Telecommunications companies listed on the Saudi Stock Exchange (Tadawul) achieved a 12.46 percent growth in their net profits, which reached SAR 4.07 billion ($1.09 billion) during the second quarter of 2024, compared to SAR 3.62 billion ($965 million) during the same period last year.

They also recorded a 4.76 percent growth in revenues during the same quarter, after achieving sales worth more than SAR 26.18 billion ($7 billion), compared to SAR 24.99 billion ($6.66 billion) in the same quarter of 2023.

The growth in the revenues and net profitability is the result of several factors, including the increase in sales volume and revenues, especially in the business sector and fifth generation services, as well as the decrease in operating expenses and the focus on improving operational efficiency, controlling costs, and moving towards investment in infrastructure.

The sector comprises four companies, three of which conclude their fiscal year in December: Saudi Telecom Company (STC), Mobily, and Zain Saudi Arabia. The fiscal year of Etihad Atheeb Telecommunications Company (GO) ends on March 31.

According to its financial results announced on Tadawul, Etihad Etisalat Company (Mobily) achieved a 33 percent growth rate of profits, bringing its profits to SAR 661 million by the end of the second quarter of 2024, compared to SAR 497 million during the same period in 2023. The company also achieved a 4.59 percent growth in revenues to reach SAR 4.47 billion, compared to SAR 4.27 billion in the same quarter of last year.
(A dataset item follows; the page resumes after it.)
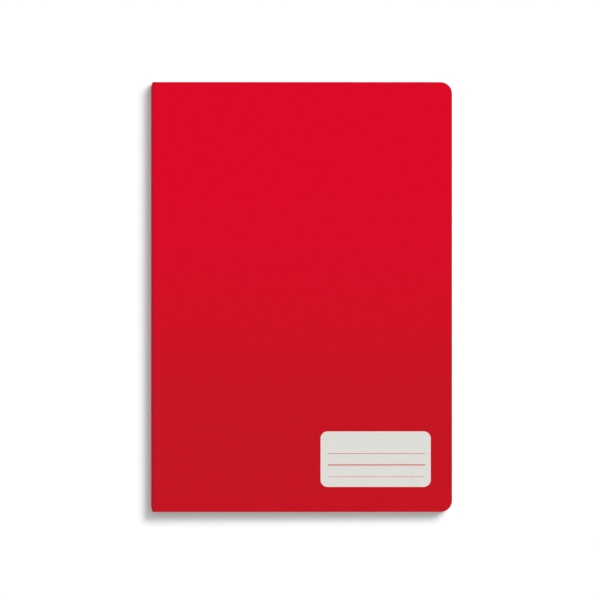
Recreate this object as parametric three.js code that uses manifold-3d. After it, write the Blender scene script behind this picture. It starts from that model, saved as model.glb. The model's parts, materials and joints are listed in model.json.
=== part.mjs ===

The Saudi Telecom Company achieved the highest net profits among the sector’s companies, at about SAR 3.304 billion in the second quarter of 2024, compared to SAR 3.008 billion in the same quarter of 2023. The company registered a growth of 4.52 percent in revenues.

On the other hand, the revenues of the Saudi Mobile Telecommunications Company (Zain Saudi Arabia) increased by about 6.69 percent, as it recorded SAR 2.55 billion during the second quarter of 2024, compared to SAR 2.39 billion in the same period last year.

Commenting on the quarterly results of the sector’s companies, and the varying net profits, the head of asset management at Rassanah Capital, Thamer Al-Saeed, told Asharq Al-Awsat that the Saudi Telecom Company remains the sector leader in terms of customer base expansion.

He also noted the continued efforts of Mobily and Zain to offer many diverse products and other services.

Financial advisor at the Arab Trader Mohammed Al-Maymouni said the financial results of telecom sector companies have maintained a steady growth, up to 12 percent, adding that Mobily witnessed strong progress compared to the rest of the companies, despite the great competition which affected its revenues.

He added that Zain was moving at a good pace and its revenues have improved during the second quarter of 2024. However, its profits were affected by an increase in the financing cost by SAR 26.5 million riyals and a rise in interest, while net income declined significantly compared to the previous year, during which the company made exceptional returns.